• WHAT THE TASK REQUIRES
Find every line with the word "this" and give their count, nothing else.
------ PROVIDED MATERIAL ------
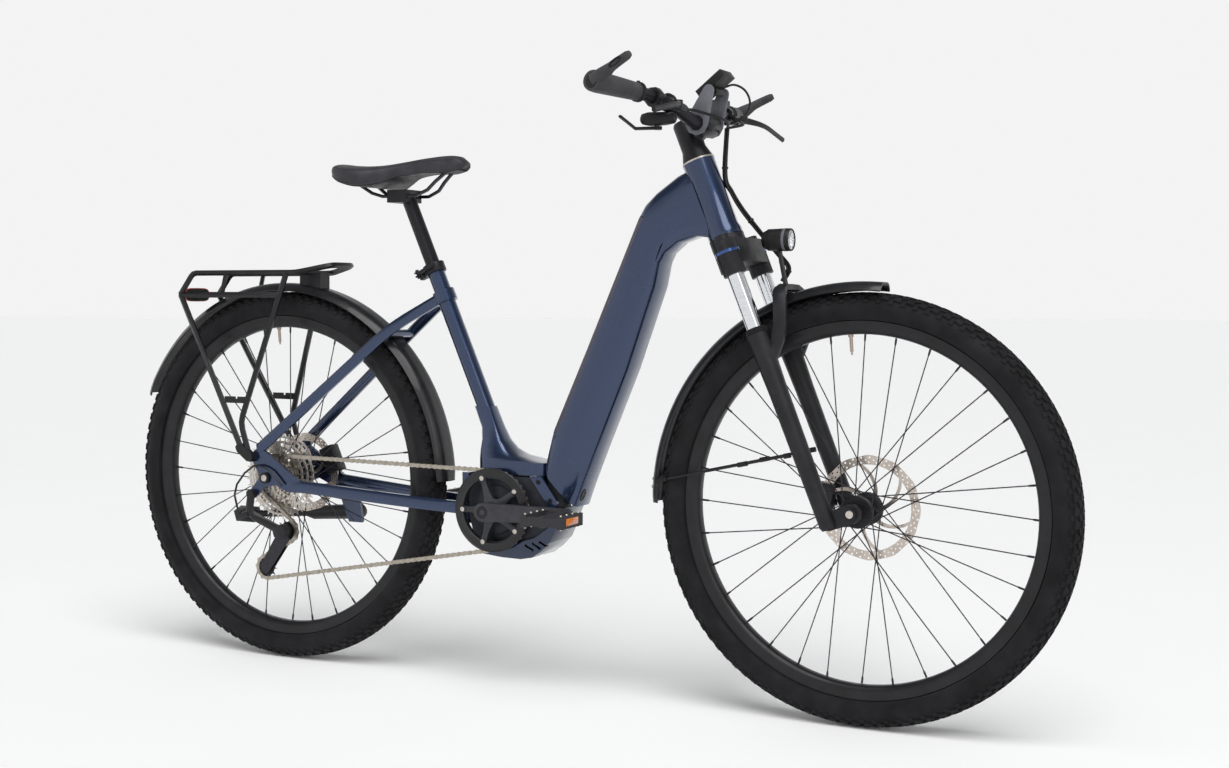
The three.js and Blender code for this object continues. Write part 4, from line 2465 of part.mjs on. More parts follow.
------
------ PROVIDED MATERIAL ------
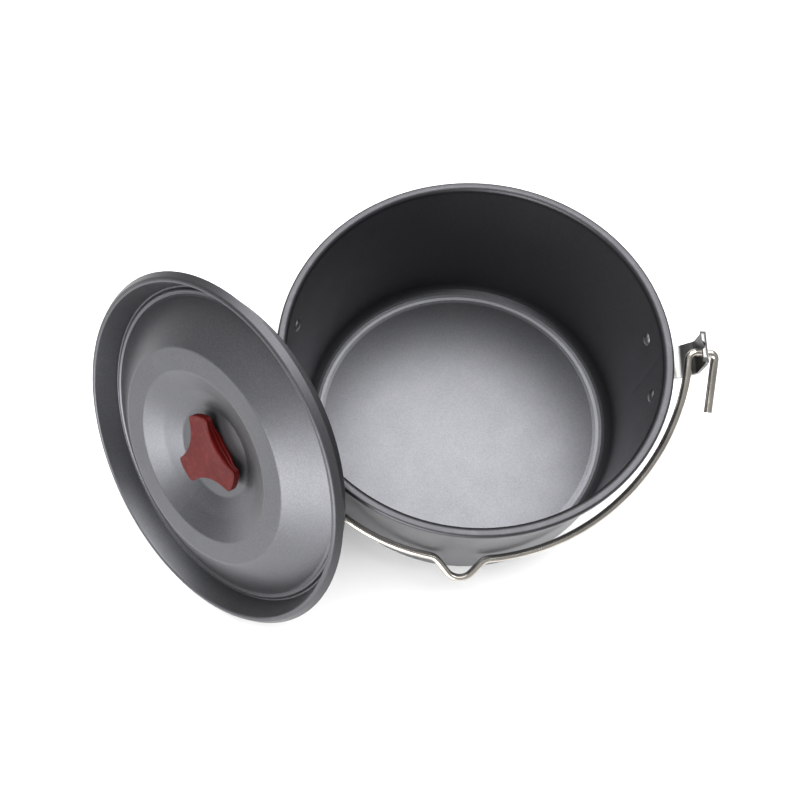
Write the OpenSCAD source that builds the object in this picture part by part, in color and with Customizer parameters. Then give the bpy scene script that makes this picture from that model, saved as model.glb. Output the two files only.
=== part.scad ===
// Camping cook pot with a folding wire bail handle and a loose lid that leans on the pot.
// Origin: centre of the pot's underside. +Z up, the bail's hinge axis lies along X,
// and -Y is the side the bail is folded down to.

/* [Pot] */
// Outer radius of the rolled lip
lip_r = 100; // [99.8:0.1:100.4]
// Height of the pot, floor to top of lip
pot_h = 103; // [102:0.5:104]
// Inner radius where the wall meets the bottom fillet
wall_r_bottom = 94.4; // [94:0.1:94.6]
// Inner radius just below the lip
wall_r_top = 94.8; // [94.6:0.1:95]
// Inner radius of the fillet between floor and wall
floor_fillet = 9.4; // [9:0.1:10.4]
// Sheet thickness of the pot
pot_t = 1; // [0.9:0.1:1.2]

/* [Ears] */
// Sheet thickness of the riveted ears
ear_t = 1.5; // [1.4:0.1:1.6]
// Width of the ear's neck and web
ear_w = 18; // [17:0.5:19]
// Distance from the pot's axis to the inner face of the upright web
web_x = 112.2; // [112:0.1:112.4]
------
• COMPLETE OUTPUT
2